The Labor Party say they speak for the disadvantaged. They always claim: 'The coalition do not care about disadvantaged students. The coalition do not speak for kids from the western suburbs of Sydney or Melbourne, or for Indigenous students or indeed for rural or regional students.' The Labor Party say, 'We care.' No, they do not. I can tell you now that the people that benefit from the expenditure of this money will be those people able to take advantage of it, and that will not be the people that work part time. Those kids who are disadvantaged will be working at the local pizza store or the local laundrette, or they will be working as a brickie's labourer or a truck driver. They will not be sitting in student unions collecting their pay cheques and spending money on fashionable left-wing activist causes. They will be working. Apparently the Labor Party speak for Indigenous students. Those kids will be out working. They will not be sitting on university campuses lolling in the bright afterglow of a 21st century Brideshead Revisited. That is not going to happen. The world has changed under the foot of the Left in this country and they do not quite get it.

In a few years 40 per cent of young Australians will be going to university. That is two out of five. The vast majority of them, three-quarters of them, will be working. Two-thirds of them will be studying part time and an increasing number will be studying externally using modern technology. How are they going to take advantage of the great facilities they are going to be forced to pay for? The Labor Party do not care about that. They argue that they speak for the underprivileged. It is the coalition that speak for those students that work part time, the vast majority of whom cannot take advantage of the services that they are expected to pay for. The coalition speak for young Australians that have to work. We speak for them, not this lot. They do not speak for them. The government are forcing kids that have to work or indeed study part time to pay the bill. We speak for those kids that work when they go to uni and we speak for part-time students. We speak for those kids that have no alternative except to work to put themselves through university. What is this lot doing about that? Absolutely nothing. What about kids from rural and regional Australia that have no alternative except to pay their own way? This lot know they do not have access to those services. Australian universities and their make-up have changed under the foot of the Australian Labor Party.

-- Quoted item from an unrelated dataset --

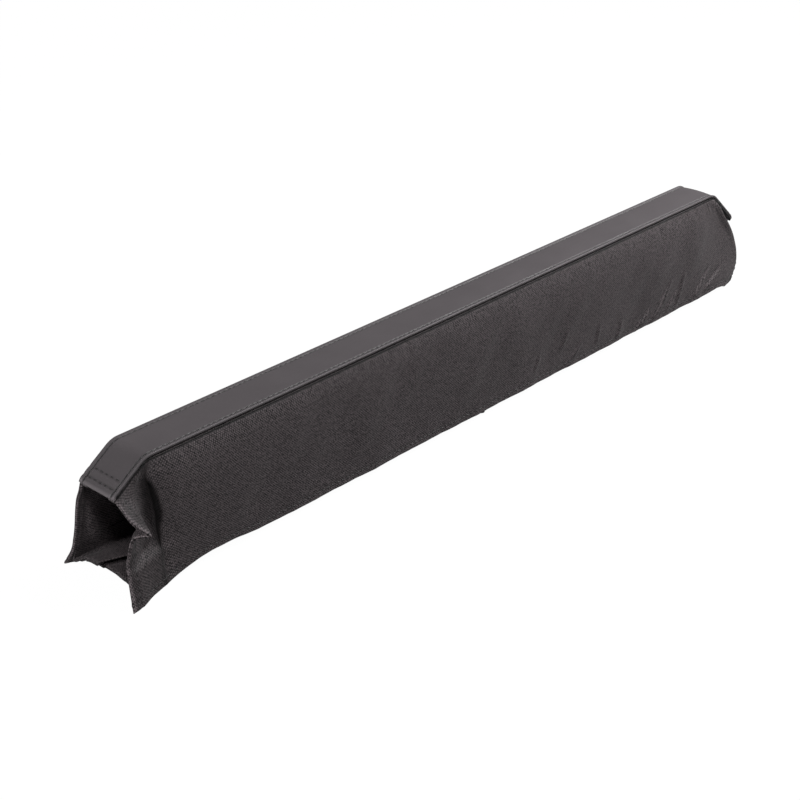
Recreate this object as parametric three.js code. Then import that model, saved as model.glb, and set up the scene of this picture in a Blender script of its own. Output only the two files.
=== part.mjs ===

This is an issue I know many people find arcane and perhaps even slightly overbearing at times. But this is such an important issue to the coalition. I want to make this point and I will make it again shortly. This is such a critical issue because none of us on this side of the chamber believe that any student, any young Australian, should have money compulsorily exacted from them and used for purposes they cannot or will not use. As Senator Cormann, Senator Humphries, Senator Fifield and many of my friends have said in the course of this debate, 'We have no problem—students can spend their money on any political cause they want.' None of us have any objection to that. But they will not spend the money of young Australians on political causes we find distasteful or, in my case, as you will remember, Temporary Chairman, abhorrent. Any of us that went to university over the last 20 or 30 years are so attuned to the potential horrors of this legislation that we cannot allow this bill to go through without a fight. Let me say this, because the government have not answered the legitimate questions that coalition senators have raised: we will be doing everything to monitor how this legislation is implemented and how it is monitored.